Before Operating a Forklift, Know Which Gear is Forward

Police LineA 27-year-old Malaysian man learned the hard way that it’s a bad idea to get behind the wheel of a forklift if you don’t know the difference between the forward gear and reverse. His mistake landed him in the jailhouse and left another man with a serious disability.

Theenatayalan Ahumoolam, an employee of the food distributor Gan Teck Kar Investments, in Singapore, was working at the company’s office building in Sin Ming Road on May 29th of last year when he noticed a pile of wood pallets lying on the loading bay.

No Forklift Certification

Despite the fact that he is not licensed to operate a forklift, Ahumoolam thought it would be a good idea to straighten up a bit by jumping into a nearby lift truck and doing the job himself.

Unfortunately, he put the forklift into the wrong gear. So instead of moving forward, the vehicle jerked backwards, pinning a truck driver — Leonard Yong Tze Chiang, 34 — between the forklift and a concrete pillar, according to a report from Channel News Asia.

Alarmed, Ahumoolam tried to use the vehicle to release Yong. But he engaged the wrong gear again, slamming into Yong a second time.

LIfe-Changing Injuries

Yong was rushed to nearby Tan Tock Seng Hospital, where he underwent emergency surgery for a shattered pelvis. He subsequently has had other operations and six months after the accident still required the use of a catheter and colostomy bag.
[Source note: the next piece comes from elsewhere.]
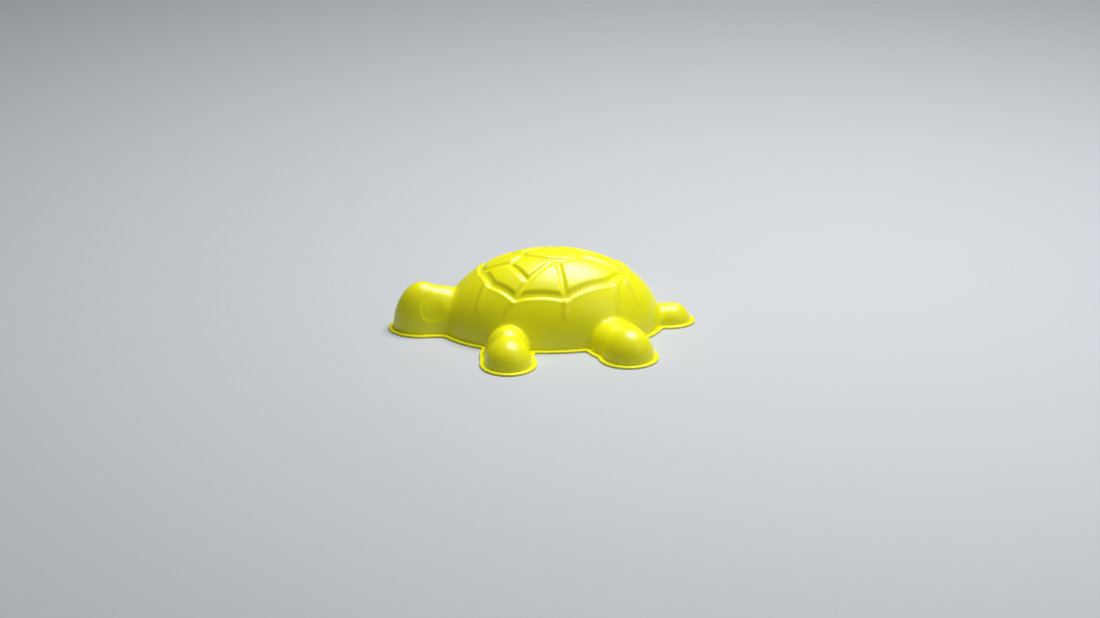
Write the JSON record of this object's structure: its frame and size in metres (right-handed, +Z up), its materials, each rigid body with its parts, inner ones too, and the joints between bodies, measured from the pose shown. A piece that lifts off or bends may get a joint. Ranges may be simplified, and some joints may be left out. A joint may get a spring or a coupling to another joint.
{
  "type": "floating pool thermometer",
  "caption": "Hollow turtle-shaped pool float with a bimetal dial thermometer in its belly, a screwed belly plate and a tether eye.",
  "frame": {"origin": "middle of the plane of the rim, on which the float rests out of the water", "axes": "+X to the tail, -X to the head, +Z up; the dial faces -Z"},
  "size_m": [0.15, 0.127, 0.0386],
  "materials": {
    "yellow_plastic": "glossy injection moulded, slightly translucent at the rim",
    "seal_rubber": "matt black moulded rubber",
    "stainless_steel": "turned and brushed stainless steel",
    "white_plastic": "white moulded plastic with a fine satin texture",
    "clear_plastic": "clear polished acrylic",
    "printed_dial": "white painted aluminium with black print",
    "bush_brass": "turned brass",
    "bimetal_strip": "rolled bimetal strip",
    "pointer_paint": "red painted aluminium"
  },
  "bodies": {
    "float_body": {"upper_shell": "yellow_plastic", "belly_plate": "yellow_plastic", "rim_seal": "seal_rubber", "belly_screws": "stainless_steel", "screw_seals": "seal_rubber", "capsule_case": "white_plastic", "capsule_gasket": "seal_rubber", "bezel": "stainless_steel", "bezel_screws": "stainless_steel", "lens": "clear_plastic", "lens_gasket": "seal_rubber", "dial_plate": "printed_dial", "dial_screws": "stainless_steel", "movement_bridge": "stainless_steel", "front_bush": "bush_brass", "rear_bush": "bush_brass", "bimetal_coil": "bimetal_strip", "coil_stud": "stainless_steel"},
    "pointer_assembly": {"pointer": "pointer_paint", "pointer_hub": "bush_brass", "arbor": "stainless_steel", "coil_collet": "bush_brass"}
  },
  "joints": [
    {"name": "pointer_turn", "type": "hinge", "parent": "float_body", "child": "pointer_assembly", "pos_m": [0.004, 0, 0.007], "axis": [0, 0, 1], "range_deg": [-135, 135], "stiffness_Nm_per_rad": 0.00002, "deforming": ["bimetal_coil"]}
  ]
}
Yong’s employer told reporters that had he been shorter, he could have been killed because the forklift would have smashed his chest into the pillar rather than his pelvis.

Driver’s Day in Court

Last week, Ahumoolam pleaded guilty to causing grievous hurt by acting so negligently as to endanger the life or safety of others. He begged for mercy from Judge Siva Shanmugam, claiming that he never meant to hurt anybody.

But the judge felt that the nature of the case and the victim’s injury warranted a jail term. He sentenced Ahumoolam to a week in a Singapore jail. He had been eligible for up to two years in prison and a fine of up to S$5,000, the equivalent of $3,743.